NVMe Sampler should work on any modern Linux distribution. It requires GCC-7, libaio and make. On Ubuntu 16.04 you can install all those dependencies using:

sudo apt-get install -y software-properties-common
sudo add-apt-repository ppa:jonathonf/gcc-7.1
sudo apt-get update
sudo apt-get install -y g++-7 make libaio-dev

Usage

from nvme_sampler import NvmeSampler

sampler = NvmeSampler(
    "path/to/binary_dataset",
    num_rows=num_rows,                # number of samples in file
    row_size_b=row_size * 4,          # size in bytes of a single sample
    max_batch_elements=8192,          # limits the batch_size passed in subsequent read_batch() calls
    memory_usage_limit_b=1000000000   # limits memory usage (in bytes)
)

tensor1 = sampler.read_batch(batch_size=1024) # returns torch.FloatTensor with 1024 samples
tensor2 = sampler.read_batch(batch_size=123)

How it works

Sampler diagram

  • NVMe Sampler
    • allocates two workspace buffers and flips them if needed
    • spawns max_num_threads background worker threads
  • Each worker thread
    • uses its part of the current workspace buffer
    • reads (using AIO system interface) sector-aligned consecutive chunk of file that may contain multiple samples
      • samples from the same chunk are permuted and scattered so that adjacent samples are as far from each other as possible
      • therefore if the dataset file is not shuffled, memory_usage_limit_b should be increased
  • When workspace buffer fills up, it contains random samples in a consecutive chunk of memory

Performance tuning

Our setting

NVMe disks like Intel SSD DC P4500 or P4600 are able to perform about 645 000 4 KiB random reads per second. With three disks and software RAID-0 (Linux md) we are able to achieve 1.9 million IOPS and 7.2 GiB/s bandwidth. In our computing cluster servers perform memcpy() with 7-11 GiB/s bandwidth (for 1KiB+ chunks, single thread). NVMe Sampler bandwidth is 6.2 GiB/s (5.1 million random samples per second) so we are pretty close to the hardware limit.

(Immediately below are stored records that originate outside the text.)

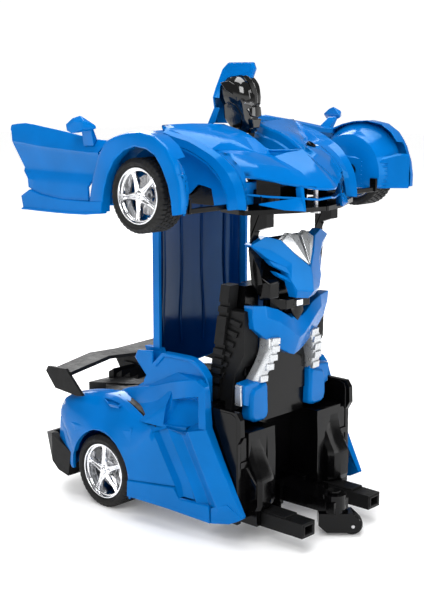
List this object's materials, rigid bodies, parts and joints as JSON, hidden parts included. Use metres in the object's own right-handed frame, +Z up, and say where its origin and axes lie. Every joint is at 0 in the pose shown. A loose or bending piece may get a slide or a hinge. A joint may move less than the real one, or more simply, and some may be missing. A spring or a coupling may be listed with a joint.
{
  "type": "transforming robot car",
  "caption": "Toy car in its robot form, with hood and fender arms, tub legs with a caster, and the car tail behind.",
  "frame": {"origin": "on the ground under the middle of the bounding box, robot form", "axes": "+X the robot's front, which is also the car's front, +Y its left side, +Z up"},
  "size_m": [0.2123, 0.2268, 0.279],
  "materials": {
    "blue_plastic": "glossy moulded ABS, blue",
    "black_plastic": "glossy moulded ABS, black",
    "charcoal_plastic": "satin moulded plastic, charcoal",
    "silver_plastic": "silver painted plastic",
    "tyre_rubber": "soft black rubber",
    "chrome": "vacuum plated chrome over plastic",
    "steel": "bright steel",
    "battery_wrap": "shrink wrap",
    "circuit_board": "green solder mask"
  },
  "bodies": {
    "rear_base": {"rear_body": "blue_plastic", "engine_cover": "charcoal_plastic", "spoiler_wing": "charcoal_plastic", "spoiler_fin": "charcoal_plastic", "rear_diffuser": "charcoal_plastic", "gearbox_housing": "black_plastic", "chassis_plate": "black_plastic", "drive_motor_right": "steel", "drive_motor_left": "steel", "main_hinge_pin_right": "steel", "main_hinge_pin_left": "steel"},
    "roof": {"roof_panel": "blue_plastic"},
    "leg_frame": {"leg_housing": "black_plastic", "leg_back_cover": "black_plastic", "circuit_board": "circuit_board", "transform_motor": "steel", "caster_hinge_pin": "steel", "hip_plate": "blue_plastic", "torso_frame": "black_plastic", "chest_plate": "blue_plastic", "chest_emblem": "silver_plastic", "battery_pack": "battery_wrap", "battery_cover": "black_plastic", "shin_right": "blue_plastic", "shin_left": "blue_plastic", "thigh_right": "silver_plastic", "thigh_left": "silver_plastic", "side_strut_right": "charcoal_plastic", "side_strut_left": "charcoal_plastic"},
    "hood": {"hood_shell": "blue_plastic", "hood_tray": "black_plastic", "hood_screw": "steel", "head_pin": "steel"},
    "head": {"helmet": "black_plastic", "crest_panel": "blue_plastic"},
    "caster_arm_body": {"caster_arm": "black_plastic"},
    "caster_fork_body": {"caster_fork": "black_plastic", "caster_axle": "steel"},
    "caster_wheel_body": {"caster_wheel": "tyre_rubber"},
    "power_switch_body": {"power_switch": "charcoal_plastic"},
    "arm_right": {"arm_shell_right": "blue_plastic", "arm_link_right": "black_plastic", "front_axle_right": "steel"},
    "front_wheel_right": {"front_tyre_right": "tyre_rubber", "front_rim_right": "chrome"},
    "rear_wheel_right": {"rear_tyre_right": "tyre_rubber", "rear_rim_right": "chrome", "rear_axle_right": "steel"},
    "motor_pinion_right_body": {"motor_pinion_right": "steel"},
    "foot_right_body": {"foot_right": "charcoal_plastic"},
    "arm_left": {"arm_shell_left": "blue_plastic", "arm_link_left": "black_plastic", "front_axle_left": "steel"},
    "front_wheel_left": {"front_tyre_left": "tyre_rubber", "front_rim_left": "chrome"},
    "rear_wheel_left": {"rear_tyre_left": "tyre_rubber", "rear_rim_left": "chrome", "rear_axle_left": "steel"},
    "motor_pinion_left_body": {"motor_pinion_left": "steel"},
    "foot_left_body": {"foot_left": "charcoal_plastic"}
  },
  "joints": [
    {"name": "transform", "type": "hinge", "parent": "rear_base", "child": "leg_frame", "pos_m": [0.02035, 0, 0.0545], "axis": [0, 1, 0], "range_deg": [0, 90]},
    {"name": "hood_level", "type": "hinge", "parent": "leg_frame", "child": "hood", "pos_m": [0.05885, 0, 0.203], "axis": [0, 1, 0], "range_deg": [-90, 0]},
    {"name": "roof_fold", "type": "hinge", "parent": "rear_base", "child": "roof", "pos_m": [-0.00515, 0, 0.073], "axis": [0, 1, 0], "range_deg": [0, 90]},
    {"name": "head_fold", "type": "hinge", "parent": "hood", "child": "head", "pos_m": [0.00985, 0, 0.232], "axis": [0, 1, 0], "range_deg": [0, 90]},
    {"name": "caster_arm_fold", "type": "hinge", "parent": "leg_frame", "child": "caster_arm_body", "pos_m": [0.05185, 0, 0.0195], "axis": [0, 1, 0], "range_deg": [-90, 0]},
    {"name": "caster_swivel", "type": "hinge", "parent": "caster_arm_body", "child": "caster_fork_body", "pos_m": [0.09035, 0, 0.0145], "axis": [0, 0, 1], "continuous": true},
    {"name": "caster_wheel_spin", "type": "hinge", "parent": "caster_fork_body", "child": "caster_wheel_body", "pos_m": [0.09854, 0.00763, 0.0063], "axis": [-0.6816, 0.7317, 0], "continuous": true},
    {"name": "arm_slide_right", "type": "slide", "parent": "hood", "child": "arm_right", "axis": [0, 1, 0], "range_m": [0, 0.036]},
    {"name": "foot_slide_right", "type": "slide", "parent": "leg_frame", "child": "foot_right_body", "axis": [-1, 0, 0], "range_m": [0, 0.026]},
    {"name": "front_wheel_spin_right", "type": "hinge", "parent": "arm_right", "child": "front_wheel_right", "pos_m": [0.03385, -0.0975, 0.2075], "axis": [0, 1, 0], "continuous": true},
    {"name": "rear_wheel_spin_right", "type": "hinge", "parent": "rear_base", "child": "rear_wheel_right", "pos_m": [-0.04465, -0.0555, 0.0236], "axis": [0, 1, 0], "continuous": true},
    {"name": "motor_spin_right", "type": "hinge", "parent": "rear_base", "child": "motor_pinion_right_body", "pos_m": [-0.05527, -0.018, 0.02685], "axis": [0, 1, 0], "continuous": true},
    {"name": "arm_slide_left", "type": "slide", "parent": "hood", "child": "arm_left", "axis": [0, -1, 0], "range_m": [0, 0.036]},
    {"name": "foot_slide_left", "type": "slide", "parent": "leg_frame", "child": "foot_left_body", "axis": [-1, 0, 0], "range_m": [0, 0.026]},
    {"name": "front_wheel_spin_left", "type": "hinge", "parent": "arm_left", "child": "front_wheel_left", "pos_m": [0.03385, 0.0975, 0.2075], "axis": [0, 1, 0], "continuous": true},
    {"name": "rear_wheel_spin_left", "type": "hinge", "parent": "rear_base", "child": "rear_wheel_left", "pos_m": [-0.04465, 0.0555, 0.0236], "axis": [0, 1, 0], "continuous": true},
    {"name": "motor_spin_left", "type": "hinge", "parent": "rear_base", "child": "motor_pinion_left_body", "pos_m": [-0.05527, 0.018, 0.02685], "axis": [0, 1, 0], "continuous": true},
    {"name": "power_switch_slide", "type": "slide", "parent": "rear_base", "child": "power_switch_body", "axis": [1, 0, 0], "range_m": [0, 0.004]}
  ],
  "couplings": [
    {"joint": "hood_level", "follows": "transform", "ratio": -1},
    {"joint": "roof_fold", "follows": "transform", "ratio": 1},
    {"joint": "head_fold", "follows": "transform", "ratio": 1},
    {"joint": "caster_arm_fold", "follows": "transform", "ratio": -1},
    {"joint": "arm_slide_right", "follows": "transform", "m_per_rad": 0.022918},
    {"joint": "foot_slide_right", "follows": "transform", "m_per_rad": 0.016552},
    {"joint": "motor_spin_right", "follows": "rear_wheel_spin_right", "ratio": -2},
    {"joint": "arm_slide_left", "follows": "transform", "m_per_rad": 0.022918},
    {"joint": "foot_slide_left", "follows": "transform", "m_per_rad": 0.016552},
    {"joint": "motor_spin_left", "follows": "rear_wheel_spin_left", "ratio": -2}
  ]
}
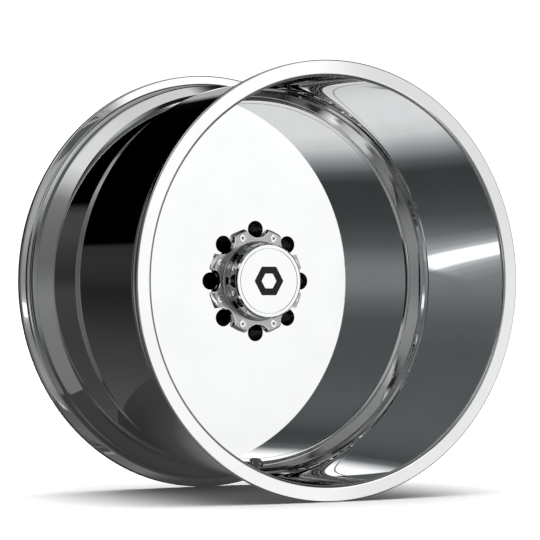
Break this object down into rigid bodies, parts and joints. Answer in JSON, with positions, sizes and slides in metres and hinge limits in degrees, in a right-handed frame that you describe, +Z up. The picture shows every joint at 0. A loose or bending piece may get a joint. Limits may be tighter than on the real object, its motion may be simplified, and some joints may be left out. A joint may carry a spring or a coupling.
{
  "type": "wheel rim",
  "caption": "Deep-dish forged truck wheel with a flat polished centre, a stepped retaining ring, a drop-well barrel, a bolt-on hub cover with an inlaid plate, and a clamp-in tyre valve.",
  "frame": {"origin": "on the axle, half way across the rim between its two flange faces", "axes": "+Y along the axle towards the vehicle, so the dished side faces -Y; +Z up with the valve at the bottom; +X to the right when looking at the dished side"},
  "size_m": [0.6959, 0.4276, 0.696],
  "materials": {
    "polished_alloy": "mirror polished forging",
    "satin_alloy": "fine satin, machined",
    "weld_alloy": "rippled weld bead",
    "bright_steel": "bright plated",
    "zinc_steel": "zinc plated",
    "dark_enamel": "gloss enamel",
    "plated_brass": "chrome plated brass",
    "bare_brass": "bare, turned",
    "black_rubber": "matte moulded",
    "white_ptfe": "matte"
  },
  "bodies": {
    "wheel": {"barrel": "polished_alloy", "centre_disc": "polished_alloy", "centre_weld": "weld_alloy", "cap_base": "satin_alloy", "cap_screws": "bright_steel", "cap_puck": "polished_alloy", "cap_seal_ring": "black_rubber", "puck_screws": "zinc_steel", "emblem_plate": "polished_alloy", "emblem_mark": "dark_enamel", "valve_body": "plated_brass", "valve_grommet": "black_rubber", "valve_washer": "plated_brass", "valve_nut": "plated_brass", "valve_core_body": "bare_brass", "valve_core_seal": "white_ptfe", "valve_spring": "zinc_steel"},
    "valve_pin_set": {"valve_pin": "bare_brass", "valve_pin_seal": "black_rubber"},
    "valve_cap_lift": {"valve_cap_seal": "black_rubber"},
    "valve_cap_turn": {"valve_cap": "plated_brass"}
  },
  "joints": [
    {"name": "valve_pin_press", "type": "slide", "parent": "wheel", "child": "valve_pin_set", "axis": [0, 0.9063, -0.4226], "range_m": [0, 0.0012], "stiffness_N_per_m": 150, "springref_m": -0.003, "deforming": ["valve_spring"]},
    {"name": "valve_cap_lift", "type": "slide", "parent": "wheel", "child": "valve_cap_lift", "axis": [0, -0.9063, 0.4226], "range_m": [0, 0.00317]},
    {"name": "valve_cap_turn", "type": "hinge", "parent": "valve_cap_lift", "child": "valve_cap_turn", "pos_m": [0, 0.03625, -0.302], "axis": [0, -0.9063, 0.4226], "range_deg": [0, 1440]}
  ],
  "couplings": [
    {"joint": "valve_cap_turn", "follows": "valve_cap_lift", "rad_per_m": 7915.8}
  ]
}
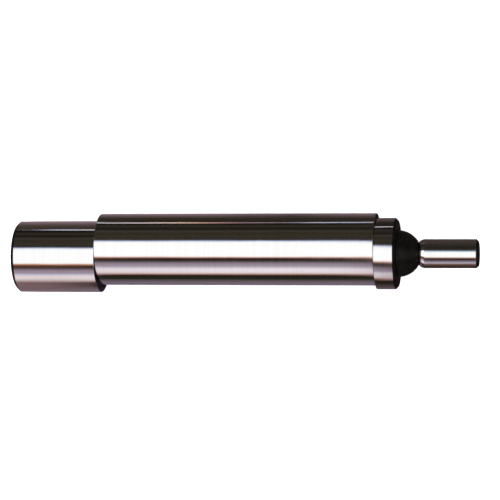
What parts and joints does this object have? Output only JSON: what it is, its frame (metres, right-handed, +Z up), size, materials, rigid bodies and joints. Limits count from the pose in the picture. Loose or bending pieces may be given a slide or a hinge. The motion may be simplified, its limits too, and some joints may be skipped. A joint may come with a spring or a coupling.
{
  "type": "edge finder",
  "caption": "Double-ended edge finder: a ground cylindrical shank, a large plain contact on one end face and a small flanged contact with a necked tip on the other, held by an inner spring.",
  "frame": {"origin": "on the shank's axis, at the middle of the shank's length", "axes": "+X along the shank's axis towards the small contact, +Y across the tool along the cross pins, +Z up"},
  "size_m": [0.0825, 0.014, 0.0126],
  "materials": {
    "ground_steel": "hardened and cylindrically ground",
    "contact_steel": "ground diameters, black oxide where not ground",
    "pin_steel": "ground flush",
    "wire_steel": "bright drawn",
    "washer_steel": "tumbled",
    "spring_steel": "oiled music wire"
  },
  "bodies": {
    "shank": {"shank": "ground_steel", "tension_spring": "spring_steel"},
    "large_washer": {"large_thrust_washer": "washer_steel"},
    "large_eye": {"large_swivel_eye": "wire_steel"},
    "large_contact": {"large_contact": "contact_steel", "large_cross_pin": "pin_steel"},
    "small_washer": {"small_thrust_washer": "washer_steel"},
    "small_eye": {"small_swivel_eye": "wire_steel"},
    "small_contact": {"small_contact": "contact_steel", "small_cross_pin": "pin_steel"}
  },
  "joints": [
    {"name": "large_contact_pull", "type": "slide", "parent": "shank", "child": "large_washer", "axis": [-1, 0, 0], "range_m": [0, 0.006], "stiffness_N_per_m": 2000, "deforming": ["tension_spring"]},
    {"name": "large_contact_orbit", "type": "hinge", "parent": "large_washer", "child": "large_eye", "pos_m": [-0.0188, 0, 0], "axis": [1, 0, 0], "continuous": true},
    {"name": "large_contact_offset", "type": "slide", "parent": "large_eye", "child": "large_contact", "axis": [0, 1, 0], "range_m": [-0.0003, 0.0029]},
    {"name": "small_contact_pull", "type": "slide", "parent": "shank", "child": "small_washer", "axis": [1, 0, 0], "range_m": [0, 0.006], "stiffness_N_per_m": 2000, "deforming": ["tension_spring"]},
    {"name": "small_contact_orbit", "type": "hinge", "parent": "small_washer", "child": "small_eye", "pos_m": [0.0188, 0, 0], "axis": [1, 0, 0], "continuous": true},
    {"name": "small_contact_offset", "type": "slide", "parent": "small_eye", "child": "small_contact", "axis": [0, 1, 0], "range_m": [-0.00085, 0.00235]}
  ]
}
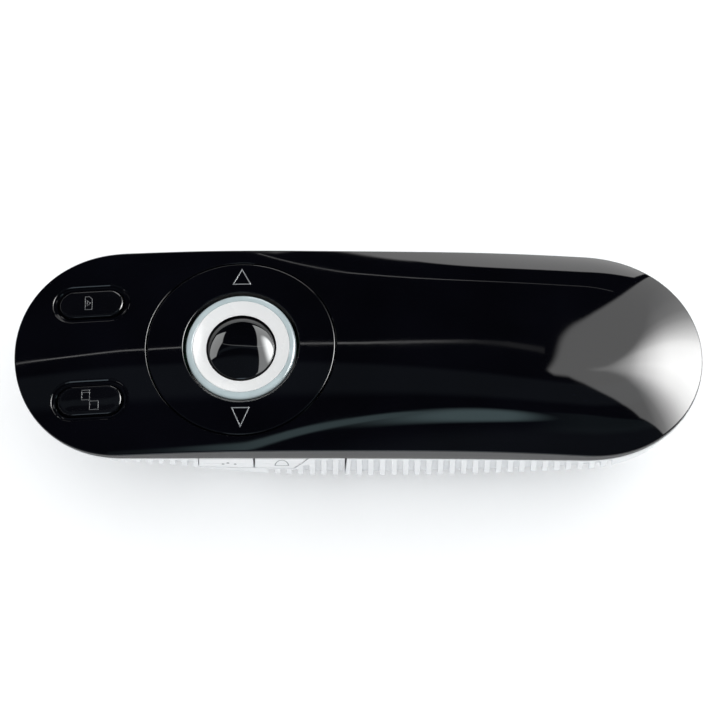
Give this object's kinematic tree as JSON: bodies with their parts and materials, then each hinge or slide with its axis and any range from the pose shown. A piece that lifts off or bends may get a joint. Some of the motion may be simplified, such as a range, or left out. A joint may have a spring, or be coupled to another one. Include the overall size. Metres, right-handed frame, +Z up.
{
  "type": "wireless presentation clicker",
  "caption": "Handheld wireless presentation clicker: arched black cover, cursor stick inside a tilting slide ring, small keys, ribbed white case, laser tip and sliding battery cover.",
  "frame": {"origin": "centre of the bounding box at the belly plane the clicker lies on", "axes": "+X from the laser tip to the battery end, +Y away from the side keys, +Z up through the cursor stick"},
  "size_m": [0.12, 0.0388, 0.0233],
  "materials": {
    "cover_black": "piano black, polished",
    "case_white": "fine satin moulding",
    "side_key_white": "smooth satin",
    "dome_black": "polished dome",
    "ring_white": "soft gloss white",
    "halo": "tinted translucent ring",
    "inner_grey": "inner moulding",
    "pcb_green": "solder mask",
    "chip_black": "moulded parts",
    "switch_dark": "switch housings",
    "spring_steel": "bright spring steel",
    "brass": "turned brass",
    "lens_clear": "clear moulded",
    "window_red": "dark tinted window",
    "plug_metal": "plated sheet",
    "tongue_white": "moulded tongue",
    "screw_steel": "zinc plated",
    "cell_wrap": "printed sleeve, plain"
  },
  "bodies": {
    "body": {"top_cover": "cover_black", "lower_case": "case_white", "battery_tray": "inner_grey", "cell_a": "cell_wrap", "cell_b": "cell_wrap", "battery_contacts": "spring_steel", "battery_springs": "spring_steel", "main_board": "pcb_green", "board_components": "chip_black", "key_switches": "switch_dark", "rocker_switches": "switch_dark", "side_switches": "switch_dark", "stick_base": "inner_grey", "centering_spring": "spring_steel", "ring_bezel": "ring_white", "halo_ring": "halo", "laser_barrel": "brass", "laser_holder": "inner_grey", "laser_lens": "lens_clear", "laser_window": "window_red", "receiver_bay": "inner_grey", "case_screws": "screw_steel", "tray_screws": "screw_steel"},
    "rear_cover": {"rear_cover": "case_white"},
    "slide_rocker": {"slide_rocker": "cover_black"},
    "stick_post": {"stick_post": "inner_grey"},
    "gimbal_cross": {"gimbal_cross": "spring_steel"},
    "stick_cap": {"stick_cap": "dome_black"},
    "key_launch": {"key_launch": "cover_black"},
    "key_window": {"key_window": "cover_black"},
    "side_key_laser": {"side_key_laser": "side_key_white"},
    "side_key_dome": {"side_key_dome": "side_key_white"},
    "receiver": {"receiver_shell": "case_white", "receiver_plug": "plug_metal", "receiver_tongue": "tongue_white"}
  },
  "joints": [
    {"name": "rocker_tilt", "type": "hinge", "parent": "body", "child": "slide_rocker", "pos_m": [-0.02045, 0, 0.0186], "axis": [1, 0, 0], "range_deg": [-2.5, 2.5], "stiffness_Nm_per_rad": 0.6},
    {"name": "stick_press", "type": "slide", "parent": "body", "child": "stick_post", "axis": [0.0523, 0, -0.9986], "range_m": [0, 0.0004], "stiffness_N_per_m": 3000},
    {"name": "stick_pitch", "type": "hinge", "parent": "stick_post", "child": "gimbal_cross", "pos_m": [-0.02021, 0, 0.01721], "axis": [0.9986, 0, 0.0523], "range_deg": [-10, 10], "stiffness_Nm_per_rad": 0.06},
    {"name": "stick_roll", "type": "hinge", "parent": "gimbal_cross", "child": "stick_cap", "pos_m": [-0.02021, 0, 0.01721], "axis": [0, 1, 0], "range_deg": [-10, 10], "stiffness_Nm_per_rad": 0.06},
    {"name": "key_launch_press", "type": "slide", "parent": "body", "child": "key_launch", "axis": [0, 0, -1], "range_m": [0, 0.0005], "stiffness_N_per_m": 3000},
    {"name": "key_window_press", "type": "slide", "parent": "body", "child": "key_window", "axis": [0, 0, -1], "range_m": [0, 0.0005], "stiffness_N_per_m": 3000},
    {"name": "side_key_laser_press", "type": "slide", "parent": "body", "child": "side_key_laser", "axis": [0, 1, 0], "range_m": [0, 0.0005], "stiffness_N_per_m": 3000},
    {"name": "side_key_dome_press", "type": "slide", "parent": "body", "child": "side_key_dome", "axis": [0, 1, 0], "range_m": [0, 0.0005], "stiffness_N_per_m": 3000},
    {"name": "rear_cover_slide", "type": "slide", "parent": "body", "child": "rear_cover", "axis": [0.9994, 0, -0.0349], "range_m": [0, 0.064]},
    {"name": "receiver_slide", "type": "slide", "parent": "body", "child": "receiver", "axis": [0, 1, 0], "range_m": [0, 0.03]}
  ]
}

NVMe Sampler was created because default PyTorch DataLoader which uses memory mapped files was too slow and it polluted system page cache. With NVMe Sampler we can perform 8 simultaneous learning jobs where GPU computing power (not data loading) is the bottleneck.

Performance hints

  • NVMe sampler uses sector-aligned reads and custom memcpy() implementation, so you should not worry much about the sample size. However padding sample size (e.g. introducing dummy features) to 512 or 4096 bytes will slightly improve the performance.
  • You should tune your operating system virtual memory subsystem, e.g. disable kernel.numa_balancing and/or configure transparent huge pages
  • On NUMA/multiprocessor systems you might want to run your job with numactl --membind=X --cpubind=X, e.g. to avoid accessing memory through QPI
  • You may also try to experiment with mlock() or madvise(MADV_SEQUENTIAL|MADV_HUGEPAGE)
  • Use XFS instead of ext4